┌─ PROVIDED RECORDS

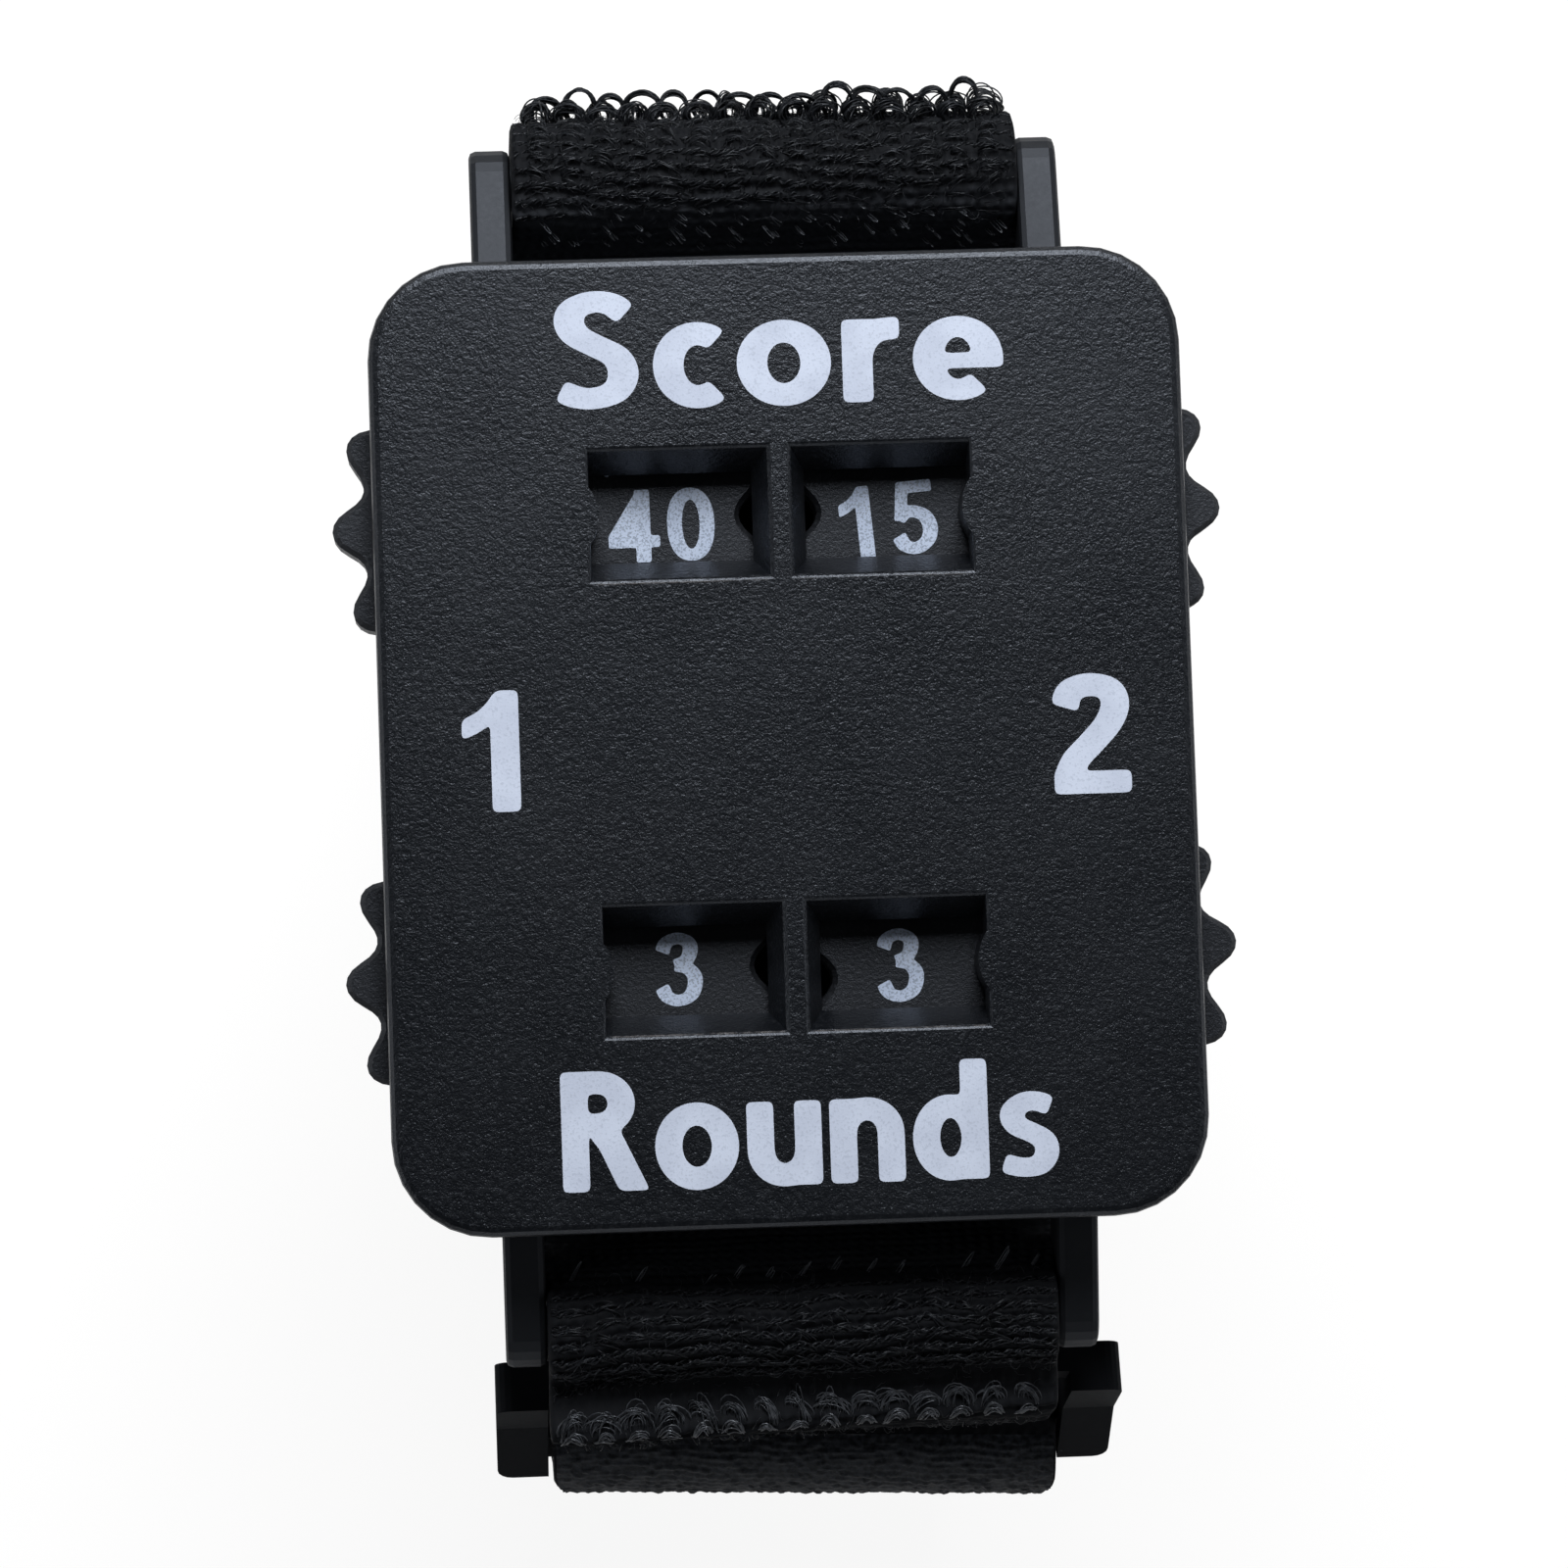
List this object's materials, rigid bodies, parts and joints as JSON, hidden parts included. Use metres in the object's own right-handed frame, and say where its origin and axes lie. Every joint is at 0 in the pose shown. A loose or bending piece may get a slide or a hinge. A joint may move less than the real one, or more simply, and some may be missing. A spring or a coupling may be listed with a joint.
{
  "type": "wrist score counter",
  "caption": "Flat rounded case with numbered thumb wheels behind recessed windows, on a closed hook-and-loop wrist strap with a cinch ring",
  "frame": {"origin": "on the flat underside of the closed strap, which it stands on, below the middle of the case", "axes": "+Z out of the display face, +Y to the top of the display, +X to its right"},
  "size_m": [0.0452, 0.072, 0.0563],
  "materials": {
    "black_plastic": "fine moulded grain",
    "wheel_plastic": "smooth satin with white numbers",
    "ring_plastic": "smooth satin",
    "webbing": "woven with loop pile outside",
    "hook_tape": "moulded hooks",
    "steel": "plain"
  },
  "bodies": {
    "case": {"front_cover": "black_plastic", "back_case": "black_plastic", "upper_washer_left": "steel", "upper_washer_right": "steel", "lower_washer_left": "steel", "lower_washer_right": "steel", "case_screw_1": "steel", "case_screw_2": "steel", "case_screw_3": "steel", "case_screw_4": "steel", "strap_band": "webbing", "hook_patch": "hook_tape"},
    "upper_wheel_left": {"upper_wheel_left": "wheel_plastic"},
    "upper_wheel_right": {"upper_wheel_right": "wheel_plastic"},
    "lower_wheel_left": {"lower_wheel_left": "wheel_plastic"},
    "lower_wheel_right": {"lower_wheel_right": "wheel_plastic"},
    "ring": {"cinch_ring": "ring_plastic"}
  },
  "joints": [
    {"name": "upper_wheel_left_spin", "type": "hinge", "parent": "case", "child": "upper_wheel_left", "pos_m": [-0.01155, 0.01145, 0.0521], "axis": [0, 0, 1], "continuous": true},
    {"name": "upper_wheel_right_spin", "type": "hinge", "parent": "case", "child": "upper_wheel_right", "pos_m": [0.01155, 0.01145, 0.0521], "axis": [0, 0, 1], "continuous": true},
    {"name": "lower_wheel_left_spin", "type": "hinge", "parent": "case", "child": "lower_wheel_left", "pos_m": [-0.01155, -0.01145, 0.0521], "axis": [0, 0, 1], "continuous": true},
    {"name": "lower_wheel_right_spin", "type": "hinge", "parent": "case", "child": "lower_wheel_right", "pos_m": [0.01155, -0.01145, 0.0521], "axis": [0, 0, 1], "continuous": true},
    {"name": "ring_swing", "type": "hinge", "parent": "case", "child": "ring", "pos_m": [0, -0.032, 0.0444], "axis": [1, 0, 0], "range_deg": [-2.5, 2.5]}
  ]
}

└─
┌─ PROVIDED RECORDS

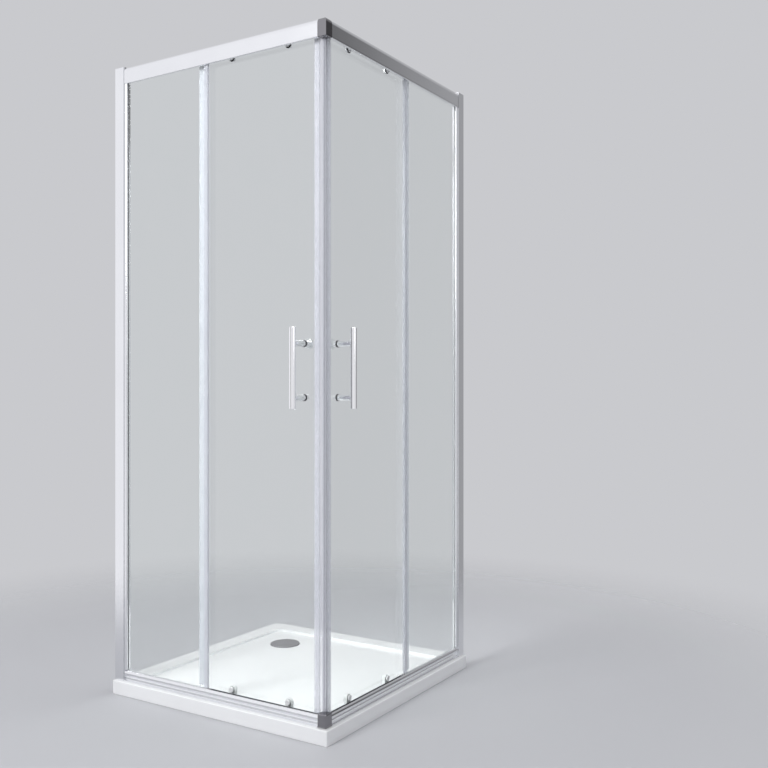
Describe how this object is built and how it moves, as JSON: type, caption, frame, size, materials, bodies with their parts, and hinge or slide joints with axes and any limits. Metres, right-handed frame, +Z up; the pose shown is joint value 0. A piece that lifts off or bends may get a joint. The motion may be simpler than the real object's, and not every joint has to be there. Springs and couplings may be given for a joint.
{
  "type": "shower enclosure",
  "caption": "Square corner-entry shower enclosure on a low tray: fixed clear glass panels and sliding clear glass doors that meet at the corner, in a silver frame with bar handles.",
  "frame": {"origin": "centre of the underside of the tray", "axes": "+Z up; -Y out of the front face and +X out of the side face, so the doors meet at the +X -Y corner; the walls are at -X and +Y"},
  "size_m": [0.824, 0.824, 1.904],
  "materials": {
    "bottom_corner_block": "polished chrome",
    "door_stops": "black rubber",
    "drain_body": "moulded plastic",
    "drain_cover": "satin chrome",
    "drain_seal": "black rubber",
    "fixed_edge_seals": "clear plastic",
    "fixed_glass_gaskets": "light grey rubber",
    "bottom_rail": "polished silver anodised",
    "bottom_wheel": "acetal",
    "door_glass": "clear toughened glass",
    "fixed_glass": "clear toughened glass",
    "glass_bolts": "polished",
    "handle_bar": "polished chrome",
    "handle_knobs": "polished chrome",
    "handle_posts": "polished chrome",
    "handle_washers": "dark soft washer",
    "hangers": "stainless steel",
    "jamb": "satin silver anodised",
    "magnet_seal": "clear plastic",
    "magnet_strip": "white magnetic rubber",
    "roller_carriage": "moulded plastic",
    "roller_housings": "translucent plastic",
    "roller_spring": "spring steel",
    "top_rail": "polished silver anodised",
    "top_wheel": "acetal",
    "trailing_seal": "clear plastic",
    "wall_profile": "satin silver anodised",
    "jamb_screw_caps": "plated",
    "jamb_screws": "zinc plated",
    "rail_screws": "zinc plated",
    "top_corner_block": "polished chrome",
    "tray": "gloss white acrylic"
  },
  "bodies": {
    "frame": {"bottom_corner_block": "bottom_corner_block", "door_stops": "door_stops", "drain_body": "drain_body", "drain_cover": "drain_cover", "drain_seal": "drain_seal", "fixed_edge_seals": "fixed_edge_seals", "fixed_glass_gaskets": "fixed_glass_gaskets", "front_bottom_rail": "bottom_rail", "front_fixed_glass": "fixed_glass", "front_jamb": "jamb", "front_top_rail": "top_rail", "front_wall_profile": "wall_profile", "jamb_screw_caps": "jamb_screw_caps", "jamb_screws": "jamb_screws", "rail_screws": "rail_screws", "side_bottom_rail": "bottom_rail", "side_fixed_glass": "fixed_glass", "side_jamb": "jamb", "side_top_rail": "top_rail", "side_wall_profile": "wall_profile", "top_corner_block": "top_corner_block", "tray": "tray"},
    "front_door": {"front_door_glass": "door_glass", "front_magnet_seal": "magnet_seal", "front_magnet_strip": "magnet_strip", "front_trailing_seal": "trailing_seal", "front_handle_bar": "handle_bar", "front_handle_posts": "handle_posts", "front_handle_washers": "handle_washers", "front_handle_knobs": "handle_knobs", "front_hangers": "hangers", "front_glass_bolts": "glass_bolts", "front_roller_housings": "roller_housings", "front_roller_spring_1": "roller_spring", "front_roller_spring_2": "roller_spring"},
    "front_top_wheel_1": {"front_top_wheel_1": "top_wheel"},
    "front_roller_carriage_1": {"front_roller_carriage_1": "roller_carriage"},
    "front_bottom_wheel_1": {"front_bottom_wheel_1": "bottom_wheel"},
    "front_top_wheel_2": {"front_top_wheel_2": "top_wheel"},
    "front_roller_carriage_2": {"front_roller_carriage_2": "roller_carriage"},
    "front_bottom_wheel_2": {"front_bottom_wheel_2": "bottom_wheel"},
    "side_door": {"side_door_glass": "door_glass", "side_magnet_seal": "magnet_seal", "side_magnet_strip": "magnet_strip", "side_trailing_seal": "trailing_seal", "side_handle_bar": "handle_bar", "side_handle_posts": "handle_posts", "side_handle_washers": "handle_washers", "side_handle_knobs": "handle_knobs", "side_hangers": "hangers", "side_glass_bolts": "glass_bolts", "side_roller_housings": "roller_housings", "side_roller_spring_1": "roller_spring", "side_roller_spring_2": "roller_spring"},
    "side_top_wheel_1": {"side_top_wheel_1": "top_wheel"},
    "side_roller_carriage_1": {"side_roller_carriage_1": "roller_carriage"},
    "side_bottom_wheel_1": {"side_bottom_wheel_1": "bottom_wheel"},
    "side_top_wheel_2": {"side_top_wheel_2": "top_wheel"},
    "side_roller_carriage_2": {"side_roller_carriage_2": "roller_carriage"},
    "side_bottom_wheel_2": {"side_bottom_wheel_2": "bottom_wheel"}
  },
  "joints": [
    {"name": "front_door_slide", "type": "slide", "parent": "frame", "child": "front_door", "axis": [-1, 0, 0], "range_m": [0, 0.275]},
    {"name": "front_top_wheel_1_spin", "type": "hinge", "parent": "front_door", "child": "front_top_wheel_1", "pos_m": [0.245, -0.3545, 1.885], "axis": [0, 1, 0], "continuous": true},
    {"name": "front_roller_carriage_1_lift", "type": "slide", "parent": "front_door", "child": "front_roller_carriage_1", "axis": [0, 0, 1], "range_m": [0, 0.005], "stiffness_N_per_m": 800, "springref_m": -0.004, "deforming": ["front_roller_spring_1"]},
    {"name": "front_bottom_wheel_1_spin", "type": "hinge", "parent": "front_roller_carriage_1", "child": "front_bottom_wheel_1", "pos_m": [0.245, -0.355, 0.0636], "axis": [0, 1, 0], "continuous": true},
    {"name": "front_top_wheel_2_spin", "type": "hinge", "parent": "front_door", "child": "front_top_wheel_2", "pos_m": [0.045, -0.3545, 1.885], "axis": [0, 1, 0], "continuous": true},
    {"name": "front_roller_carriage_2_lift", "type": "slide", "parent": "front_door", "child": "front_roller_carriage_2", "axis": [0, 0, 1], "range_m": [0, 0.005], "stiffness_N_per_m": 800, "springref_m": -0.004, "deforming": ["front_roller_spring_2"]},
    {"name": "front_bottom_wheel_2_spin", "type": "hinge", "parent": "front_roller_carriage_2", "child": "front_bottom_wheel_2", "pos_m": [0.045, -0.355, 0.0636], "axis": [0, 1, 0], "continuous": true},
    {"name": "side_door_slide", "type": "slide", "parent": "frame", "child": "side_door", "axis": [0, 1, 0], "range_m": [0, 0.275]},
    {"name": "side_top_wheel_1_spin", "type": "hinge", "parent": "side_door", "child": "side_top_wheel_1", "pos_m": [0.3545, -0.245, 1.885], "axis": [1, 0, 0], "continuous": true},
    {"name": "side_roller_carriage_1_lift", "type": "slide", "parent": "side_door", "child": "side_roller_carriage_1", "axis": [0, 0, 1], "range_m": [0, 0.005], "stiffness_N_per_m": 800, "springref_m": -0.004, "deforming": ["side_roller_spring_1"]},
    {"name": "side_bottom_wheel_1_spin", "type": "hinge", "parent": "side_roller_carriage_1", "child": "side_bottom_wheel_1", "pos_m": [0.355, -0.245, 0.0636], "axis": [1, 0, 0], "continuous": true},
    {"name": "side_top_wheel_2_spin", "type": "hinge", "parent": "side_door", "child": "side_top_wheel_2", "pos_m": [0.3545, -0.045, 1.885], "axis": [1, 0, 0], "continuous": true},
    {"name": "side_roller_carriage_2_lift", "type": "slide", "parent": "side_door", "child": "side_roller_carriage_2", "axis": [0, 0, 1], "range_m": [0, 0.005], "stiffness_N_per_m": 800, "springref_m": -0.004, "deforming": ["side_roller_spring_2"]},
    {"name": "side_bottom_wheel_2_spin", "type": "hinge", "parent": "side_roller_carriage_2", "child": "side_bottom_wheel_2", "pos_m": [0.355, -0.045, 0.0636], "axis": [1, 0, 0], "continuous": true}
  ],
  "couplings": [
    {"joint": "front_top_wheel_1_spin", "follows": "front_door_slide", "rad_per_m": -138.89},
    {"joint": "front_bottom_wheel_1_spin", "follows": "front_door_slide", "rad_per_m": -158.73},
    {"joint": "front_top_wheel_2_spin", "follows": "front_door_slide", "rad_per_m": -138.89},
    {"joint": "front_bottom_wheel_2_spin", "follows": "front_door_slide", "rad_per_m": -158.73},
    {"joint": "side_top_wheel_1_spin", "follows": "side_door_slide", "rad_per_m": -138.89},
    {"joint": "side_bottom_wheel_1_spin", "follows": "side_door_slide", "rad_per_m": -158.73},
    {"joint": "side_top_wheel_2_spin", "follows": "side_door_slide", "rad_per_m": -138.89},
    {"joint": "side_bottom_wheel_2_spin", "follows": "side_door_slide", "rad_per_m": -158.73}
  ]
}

└─
┌─ PROVIDED RECORDS

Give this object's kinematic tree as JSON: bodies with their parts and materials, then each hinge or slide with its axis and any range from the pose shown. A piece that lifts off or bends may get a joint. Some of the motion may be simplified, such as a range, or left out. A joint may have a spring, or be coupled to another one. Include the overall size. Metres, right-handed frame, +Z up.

└─

> EXERCISE
Search the data above for the word "lifts", then gather each line in which it appears.

> RESULT OF THIS TASK
Describe how this object is built and how it moves, as JSON: type, caption, frame, size, materials, bodies with their parts, and hinge or slide joints with axes and any limits. Metres, right-handed frame, +Z up; the pose shown is joint value 0. A piece that lifts off or bends may get a joint. The motion may be simpler than the real object's, and not every joint has to be there. Springs and couplings may be given for a joint.
Give this object's kinematic tree as JSON: bodies with their parts and materials, then each hinge or slide with its axis and any range from the pose shown. A piece that lifts off or bends may get a joint. Some of the motion may be simplified, such as a range, or left out. A joint may have a spring, or be coupled to another one. Include the overall size. Metres, right-handed frame, +Z up.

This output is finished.